After Salzburg we went with H and D to Vienna and stayed in the pension Pfohl, 20 Rathausstrasse. The ladies who ran the place were pleased to learn that Florence and I had never been to or heard Siegfried before and spent half the afternoon telling us about it. I loved the opera and we all loved Vienna. For one thing, Henry persuaded Mom to buy me a long pair of trousers. Up until then I wore plus-fours, and I had grown pretty tall. There is a snapshot of me striding down the Ringstrasse in my proud, new, long pants accompanied by a few family members Then we traveled to Budapest, a fine city, particularly for its swimming pool which has simulated waves and its goulash, even though it was accompanied by a violinist who went from table to table playing rhapsodic Hungarian melodies Then on to Venice.

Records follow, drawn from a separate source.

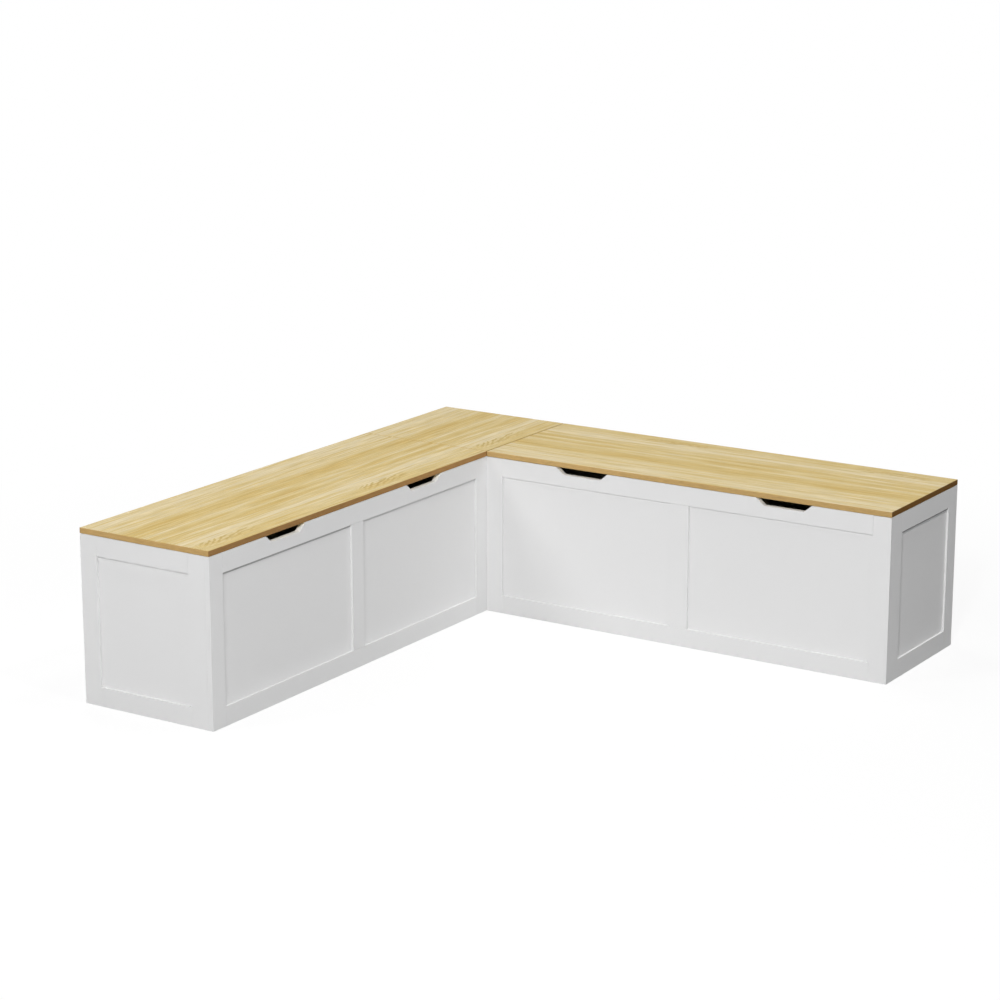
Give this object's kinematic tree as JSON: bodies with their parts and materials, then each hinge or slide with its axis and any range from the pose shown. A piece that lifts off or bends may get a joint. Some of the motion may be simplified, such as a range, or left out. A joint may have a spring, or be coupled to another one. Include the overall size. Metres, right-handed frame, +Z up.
{
  "type": "corner storage bench",
  "caption": "L-shaped storage bench: chests with hinged oak lids and framed white fronts meet at a fixed square corner top.",
  "frame": {"origin": "on the floor, under the middle of the bench's outer box, hinge barrels included", "axes": "+Z up; the rear corner is at -X +Y, one chest runs from it along -Y with its front facing +X, the other along +X with its front facing -Y"},
  "size_m": [1.6314, 1.6314, 0.457],
  "materials": {
    "white_paint": "satin white paint on smooth board",
    "oak": "matt lacquered light oak, grain along the chest",
    "zinc_steel": "bright zinc plate"
  },
  "bodies": {
    "carcass": {"corner_rear_board": "white_paint", "corner_side_board": "white_paint", "corner_post": "white_paint", "corner_left_cleat": "white_paint", "corner_right_cleat": "white_paint", "corner_top": "oak", "left_front_inner_stile": "white_paint", "left_front_outer_stile": "white_paint", "left_front_bottom_rail": "white_paint", "left_front_top_rail": "white_paint", "left_front_mullion": "white_paint", "left_front_inner_panel": "white_paint", "left_front_outer_panel": "white_paint", "left_end_front_stile": "white_paint", "left_end_rear_stile": "white_paint", "left_end_bottom_rail": "white_paint", "left_end_top_rail": "white_paint", "left_end_panel": "white_paint", "left_back_board": "white_paint", "left_partition": "white_paint", "left_rear_ledger": "white_paint", "left_front_ledger": "white_paint", "left_floor_board": "white_paint", "left_hinge_fixed_leaf": "zinc_steel", "left_hinge_pin": "zinc_steel", "left_stay_stud": "zinc_steel", "right_front_inner_stile": "white_paint", "right_front_outer_stile": "white_paint", "right_front_bottom_rail": "white_paint", "right_front_top_rail": "white_paint", "right_front_mullion": "white_paint", "right_front_inner_panel": "white_paint", "right_front_outer_panel": "white_paint", "right_end_front_stile": "white_paint", "right_end_rear_stile": "white_paint", "right_end_bottom_rail": "white_paint", "right_end_top_rail": "white_paint", "right_end_panel": "white_paint", "right_back_board": "white_paint", "right_partition": "white_paint", "right_rear_ledger": "white_paint", "right_front_ledger": "white_paint", "right_floor_board": "white_paint", "right_hinge_fixed_leaf": "zinc_steel", "right_hinge_pin": "zinc_steel", "right_stay_stud": "zinc_steel"},
    "left_lid_body": {"left_lid": "oak", "left_hinge_lid_leaf": "zinc_steel", "left_stay_bracket": "zinc_steel", "left_stay_rivet": "zinc_steel"},
    "right_lid_body": {"right_lid": "oak", "right_hinge_lid_leaf": "zinc_steel", "right_stay_bracket": "zinc_steel", "right_stay_rivet": "zinc_steel"},
    "left_stay_body": {"left_stay_arm": "zinc_steel"},
    "right_stay_body": {"right_stay_arm": "zinc_steel"}
  },
  "joints": [
    {"name": "left_lid_hinge", "type": "hinge", "parent": "carcass", "child": "left_lid_body", "pos_m": [-0.8127, -0.2062, 0.44175], "axis": [0, -1, 0], "range_deg": [0, 95]},
    {"name": "right_lid_hinge", "type": "hinge", "parent": "carcass", "child": "right_lid_body", "pos_m": [0.2062, 0.8127, 0.44175], "axis": [-1, 0, 0], "range_deg": [0, 95]},
    {"name": "left_stay_pivot", "type": "hinge", "parent": "left_lid_body", "child": "left_stay_body", "pos_m": [-0.6432, -0.79605, 0.42875], "axis": [0, -1, 0], "range_deg": [-47.5, 0]},
    {"name": "right_stay_pivot", "type": "hinge", "parent": "right_lid_body", "child": "right_stay_body", "pos_m": [0.79605, 0.6432, 0.42875], "axis": [-1, 0, 0], "range_deg": [-47.5, 0]}
  ],
  "couplings": [
    {"joint": "left_stay_pivot", "follows": "left_lid_hinge", "ratio": -0.5},
    {"joint": "right_stay_pivot", "follows": "right_lid_hinge", "ratio": -0.5}
  ]
}
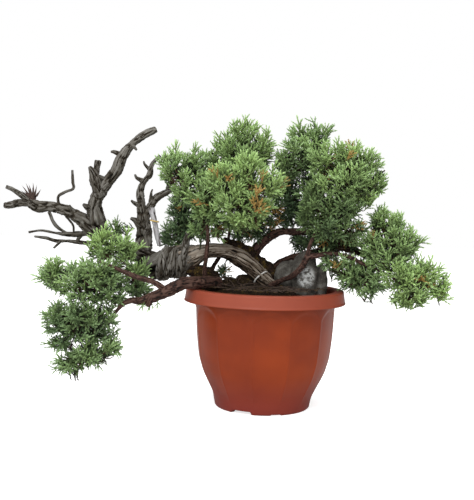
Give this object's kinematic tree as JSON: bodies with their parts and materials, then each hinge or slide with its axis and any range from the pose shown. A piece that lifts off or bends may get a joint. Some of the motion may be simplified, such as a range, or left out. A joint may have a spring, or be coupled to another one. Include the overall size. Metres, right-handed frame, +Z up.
{
  "type": "potted bonsai tree",
  "caption": "Leaning juniper bonsai with cascading foliage and bare dead limbs, in a round fluted plastic pot with stones.",
  "frame": {"origin": "middle of the pot's foot, on the surface it stands on", "axes": "+Z up, -Y towards the front of the tree, +X along its longest spread to the right"},
  "size_m": [0.6951, 0.25, 0.4458],
  "materials": {
    "terracotta_plastic": "moulded, slightly satin",
    "dead_wood": "weathered, grooved along the grain",
    "live_bark": "fibrous, matte",
    "bleached_bark": "weathered, matte",
    "grey_stone": "rough, matte",
    "pale_stone": "smooth, matte",
    "soil": "crumbly, matte",
    "moss": "soft, matte",
    "white_tie": "smooth",
    "raffia": "fibrous",
    "foliage": "needles, semi-matte"
  },
  "bodies": {
    "root": {"pot": "terracotta_plastic", "trunk": "dead_wood", "root_crown": "live_bark", "dead_limb_tall": "dead_wood", "dead_limb_left": "dead_wood", "dead_limb_right": "dead_wood", "dead_switch": "dead_wood", "dead_shoot_fan": "dead_wood", "dead_twigs_low": "dead_wood", "bark_strip": "bleached_bark", "branch_left": "live_bark", "branch_left_side": "live_bark", "stem_front": "live_bark", "stem_back": "live_bark", "branch_upper": "live_bark", "branch_back": "live_bark", "branch_front": "live_bark", "branch_riser": "live_bark", "rock_centre": "grey_stone", "rock_left": "grey_stone", "rock_slim": "grey_stone", "soil": "soil", "moss_mound": "moss", "pebble": "pale_stone", "trunk_tie": "white_tie", "raffia_tie": "raffia", "foliage_left_top": "foliage", "foliage_left_outer": "foliage", "foliage_left_middle": "foliage", "foliage_left_inner": "foliage", "foliage_left_low": "foliage", "foliage_left_tail": "foliage", "foliage_crown_left": "foliage", "foliage_crown_top": "foliage", "foliage_crown_front": "foliage", "foliage_crown_low": "foliage", "foliage_centre_back": "foliage", "foliage_crown_back": "foliage", "foliage_right_back": "foliage", "foliage_right_top_left": "foliage", "foliage_right_top": "foliage", "foliage_right_crown": "foliage", "foliage_right_middle": "foliage", "foliage_right_under": "foliage", "foliage_right_spray": "foliage", "foliage_right_inner": "foliage", "foliage_right_low": "foliage", "foliage_right_front": "foliage", "foliage_right_tip": "foliage", "foliage_arch_sprig": "foliage", "foliage_left_sprig": "foliage"}
  },
  "joints": []
}
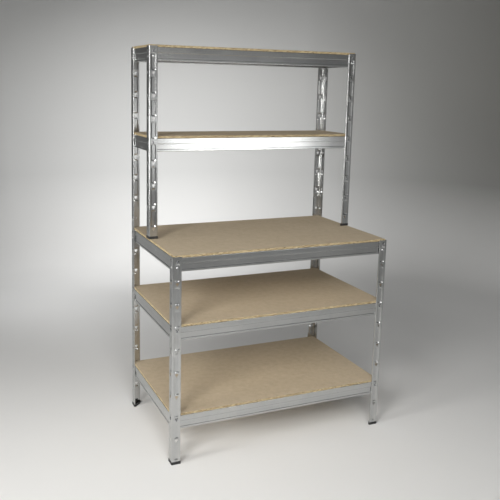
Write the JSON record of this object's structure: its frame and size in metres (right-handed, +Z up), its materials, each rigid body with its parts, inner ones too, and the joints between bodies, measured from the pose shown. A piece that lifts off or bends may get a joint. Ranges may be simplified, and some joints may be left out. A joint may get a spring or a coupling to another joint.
{
  "type": "workbench with shelving",
  "caption": "Galvanised boltless steel workbench: a deep worktop over lower shelves, with a shallower shelf unit standing at its rear edge.",
  "frame": {"origin": "on the floor, at the middle of the footprint", "axes": "+Z up, +X to the right seen from the front, -Y is the front where the worktop is open"},
  "size_m": [1.0636, 0.6436, 1.8],
  "materials": {
    "galvanised_steel": "galvanised, semi-bright with a faint spangle and drawn lines",
    "chipboard": "sanded hardboard-like face with a raw speckled chip edge",
    "foot_plastic": "moulded, matte black",
    "zinc_fasteners": "bright zinc plated"
  },
  "bodies": {
    "root": {"bottom_shelf_beam_front": "galvanised_steel", "bottom_shelf_beam_left": "galvanised_steel", "bottom_shelf_beam_rear": "galvanised_steel", "bottom_shelf_beam_right": "galvanised_steel", "bottom_shelf_rivets": "zinc_fasteners", "foot_front_left": "foot_plastic", "foot_front_right": "foot_plastic", "foot_rear_left": "foot_plastic", "foot_rear_right": "foot_plastic", "lower_post_front_left": "galvanised_steel", "lower_post_front_right": "galvanised_steel", "lower_post_rear_left": "galvanised_steel", "lower_post_rear_right": "galvanised_steel", "middle_shelf_beam_front": "galvanised_steel", "middle_shelf_beam_left": "galvanised_steel", "middle_shelf_beam_rear": "galvanised_steel", "middle_shelf_beam_right": "galvanised_steel", "middle_shelf_rivets": "zinc_fasteners", "splice_bolts": "zinc_fasteners", "splice_nuts": "zinc_fasteners", "splice_rear_left": "galvanised_steel", "splice_rear_right": "galvanised_steel", "top_shelf_beam_front": "galvanised_steel", "top_shelf_beam_left": "galvanised_steel", "top_shelf_beam_rear": "galvanised_steel", "top_shelf_beam_right": "galvanised_steel", "top_shelf_lock_bolts": "zinc_fasteners", "top_shelf_lock_nuts": "zinc_fasteners", "top_shelf_rivets": "zinc_fasteners", "upper_foot_front_left": "foot_plastic", "upper_foot_front_right": "foot_plastic", "upper_post_front_left": "galvanised_steel", "upper_post_front_right": "galvanised_steel", "upper_post_rear_left": "galvanised_steel", "upper_post_rear_right": "galvanised_steel", "upper_shelf_beam_front": "galvanised_steel", "upper_shelf_beam_left": "galvanised_steel", "upper_shelf_beam_rear": "galvanised_steel", "upper_shelf_beam_right": "galvanised_steel", "upper_shelf_rivets": "zinc_fasteners", "worktop_beam_front": "galvanised_steel", "worktop_beam_left": "galvanised_steel", "worktop_beam_rear": "galvanised_steel", "worktop_beam_right": "galvanised_steel", "worktop_board": "chipboard", "worktop_lock_bolts": "zinc_fasteners", "worktop_lock_nuts": "zinc_fasteners", "worktop_rivets": "zinc_fasteners"},
    "bottom_board": {"bottom_shelf_board": "chipboard"},
    "middle_board": {"middle_shelf_board": "chipboard"},
    "upper_board": {"upper_shelf_board": "chipboard"},
    "top_board": {"top_shelf_board": "chipboard"}
  },
  "joints": [
    {"name": "bottom_board_lift", "type": "slide", "parent": "root", "child": "bottom_board", "axis": [0, 0, 1], "range_m": [0, 0.3]},
    {"name": "middle_board_lift", "type": "slide", "parent": "root", "child": "middle_board", "axis": [0, 0, 1], "range_m": [0, 0.18]},
    {"name": "upper_board_lift", "type": "slide", "parent": "root", "child": "upper_board", "axis": [0, 0, 1], "range_m": [0, 0.3]},
    {"name": "top_board_lift", "type": "slide", "parent": "root", "child": "top_board", "axis": [0, 0, 1], "range_m": [0, 0.2]}
  ]
}
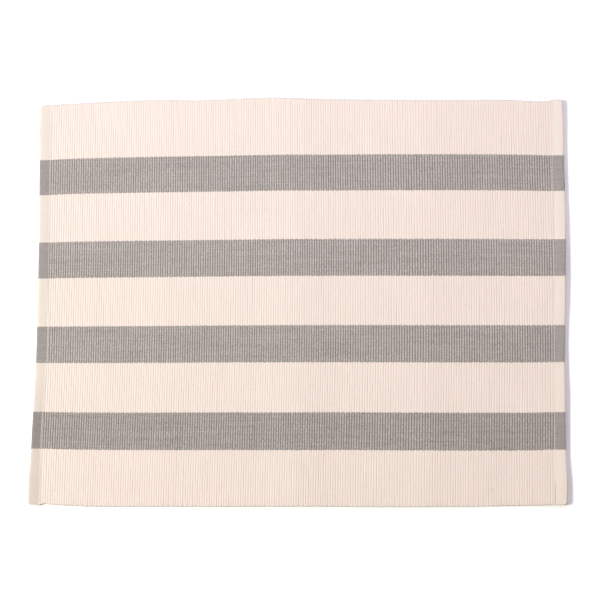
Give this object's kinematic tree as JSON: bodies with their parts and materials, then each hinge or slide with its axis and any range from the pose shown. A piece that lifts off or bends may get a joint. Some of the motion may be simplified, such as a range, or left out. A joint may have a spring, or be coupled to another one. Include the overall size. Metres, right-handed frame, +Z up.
{
  "type": "fabric placemat",
  "caption": "Flat rectangular table placemat of thick ribbed cotton, cream with broad dark stripes along its length and turned hems at its short ends.",
  "frame": {"origin": "middle of the footprint, on the surface that the mat lies on", "axes": "+X along the long side, which the stripes follow; +Y along the short side, which the ribs follow, away from the viewer; +Z up through the cloth"},
  "size_m": [0.457, 0.3522, 0.0032],
  "materials": {
    "ribbed_cotton": "matte warp-faced rib weave, cream with dark grey-brown stripes"
  },
  "bodies": {
    "root": {"ribbed_cloth": "ribbed_cotton"}
  },
  "joints": []
}
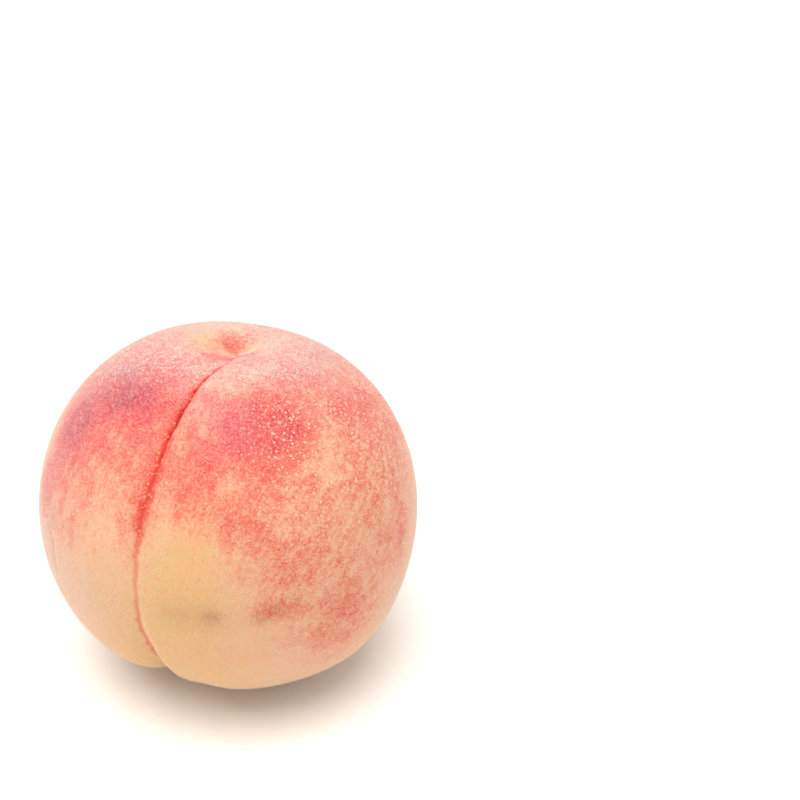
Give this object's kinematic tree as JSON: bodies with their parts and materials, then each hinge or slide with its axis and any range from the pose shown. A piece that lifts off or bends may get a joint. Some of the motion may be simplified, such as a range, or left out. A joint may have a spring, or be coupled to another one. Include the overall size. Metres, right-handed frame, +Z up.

And Mom and Florence and I moved into that pensione on the Via Nazionale, and, for the only time during our years in Europe we spent the whole academic year in one place, going to Miss Barry's. I remember going to hear Chesterton give a talk in the Signoria. He was fat. I can't remember much else about what we did in Florence, It was mostly a reprise upon previous years. The American church. Carrozza trips up to the Viale Michelangelo. San Miniato. And now and then by public conveyance up to Fiesole. And Settignano. There was a very nice albergo in Fiesole that we liked to stay at now and then Beautiful views of Florence from up there. And there was a beautiful pair of white oxen up there Not all Tuscan farmers had tractors in the thirties Not even all Maine farmers did two years later. When Pop took us up to Maine and his car got stuck in the infamous mud, it was a pair of oxen who hauled us out.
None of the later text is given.